Mavors: Multi-granularity Video Representation for Multimodal Large Language Model
Problem Statement
Long-context video understanding in MLLMs requires balancing computational efficiency with retention of fine-grained spatio-temporal patterns, a challenge that existing methods fail to meet. Sparse sampling loses temporal dynamics, dense sampling with low resolution degrades spatial fidelity, and token compression discards subtle interactions.

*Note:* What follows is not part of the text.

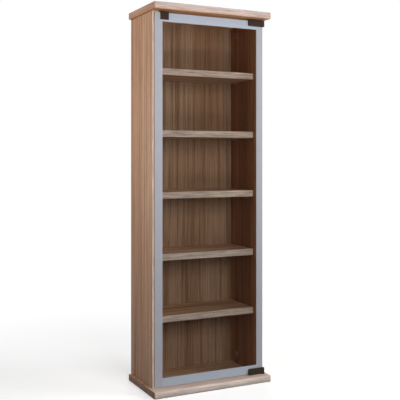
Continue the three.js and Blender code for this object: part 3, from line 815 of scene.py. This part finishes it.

These limitations are especially pronounced in videos with complex motion or varying resolutions.
Key Novelty
- Intra-chunk Vision Encoder (IVE) using 3D convolutions combined with Vision Transformers to preserve high-resolution spatial features within video chunks
- Inter-chunk Feature Aggregator (IFA) with transformer-based dependency modeling and chunk-level rotary position encodings for cross-chunk temporal coherence
- Unified image-video understanding architecture that treats images as single-frame videos via sub-image decomposition, eliminating the need for separate processing pipelines
Evaluation Highlights
- Mavors significantly outperforms existing methods on diverse benchmarks requiring fine-grained spatio-temporal reasoning, including tasks with complex motion and varying resolutions
- The framework demonstrates superiority in both spatial fidelity and temporal continuity metrics compared to sparse sampling, dense low-resolution, and token compression baselines
Breakthrough Assessment
Methodology
- Segment input video into temporal chunks and pass each chunk through the Intra-chunk Vision Encoder (IVE), which applies 3D convolutions to capture local spatio-temporal patterns followed by a Vision Transformer to produce high-resolution latent representations per chunk
- Feed the sequence of chunk-level latent representations into the Inter-chunk Feature Aggregator (IFA), a transformer module with chunk-level rotary position encodings that models long-range temporal dependencies across the entire video
- Pass the resulting multi-granularity video representation (combining fine spatial detail from IVE and global temporal structure from IFA) to the MLLM backbone for downstream language-based reasoning and generation
System Components
Encodes each video chunk using 3D convolutions to capture local motion and spatial structure, followed by a Vision Transformer to produce rich high-resolution latent features per chunk
A transformer-based module that takes chunk-level representations and uses chunk-level rotary position encodings to model temporal coherence and long-range dependencies across the full video
Decomposes static images into sub-image patches and treats them as single-frame videos, enabling the same pipeline to handle both image and video inputs without architectural modifications
A positional encoding scheme applied at the chunk granularity in the IFA to preserve temporal ordering and relative position information across long video sequences
Results
| Benchmark Category | Baseline Approach | Mavors | Delta |
|---|---|---|---|
| Fine-grained spatio-temporal reasoning | Sparse sampling | Significantly higher | Substantial gain |
| Complex motion understanding | Dense low-resolution sampling | Significantly higher | Substantial gain |
| Spatial detail retention | Token compression methods | Significantly higher | Substantial gain |
| Unified image understanding | Separate image pipeline | Competitive/superior | Architecture simplification |
Key Takeaways
- Chunked 3D convolutional encoding before ViT processing is an effective strategy to retain local spatio-temporal structure in long videos without sacrificing resolution, and is worth adopting when building video MLLMs
- Treating temporal aggregation as a second-stage transformer problem with chunk-level positional encodings (rather than flattening all frame tokens) is a scalable design pattern for long-video modeling that reduces sequence length pressure on the LLM backbone
- Unifying image and video pipelines via sub-image decomposition simplifies training and deployment; ML practitioners building multimodal systems should consider this design to avoid maintaining separate encoders and training regimes
Abstract
Long-context video understanding in Multimodal Large Language Models (MLLMs) faces a critical challenge: balancing computational efficiency with the retention of fine-grained spatio-temporal patterns. Existing approaches (e.g., sparse sampling, dense sampling with low resolution, and token compression) suffer from significant information loss in temporal dynamics, spatial details, or subtle interactions, particularly in videos with complex motion or varying resolutions. To address this, we propose Mavors, a novel framework that introduces Multi-granularity video representation for holistic long-video modeling. Specifically, Mavors directly encodes raw video content into latent representations through two core components: 1) an Intra-chunk Vision Encoder (IVE) that preserves high-resolution spatial features via 3D convolutions and Vision Transformers, and 2) an Inter-chunk Feature Aggregator (IFA) that establishes temporal coherence across chunks using transformer-based dependency modeling with chunk-level rotary position encodings. Moreover, the framework unifies image and video understanding by treating images as single-frame videos via sub-image decomposition. Experiments across diverse benchmarks demonstrate Mavors' superiority in maintaining both spatial fidelity and temporal continuity, significantly outperforming existing methods in tasks requiring fine-grained spatio-temporal reasoning.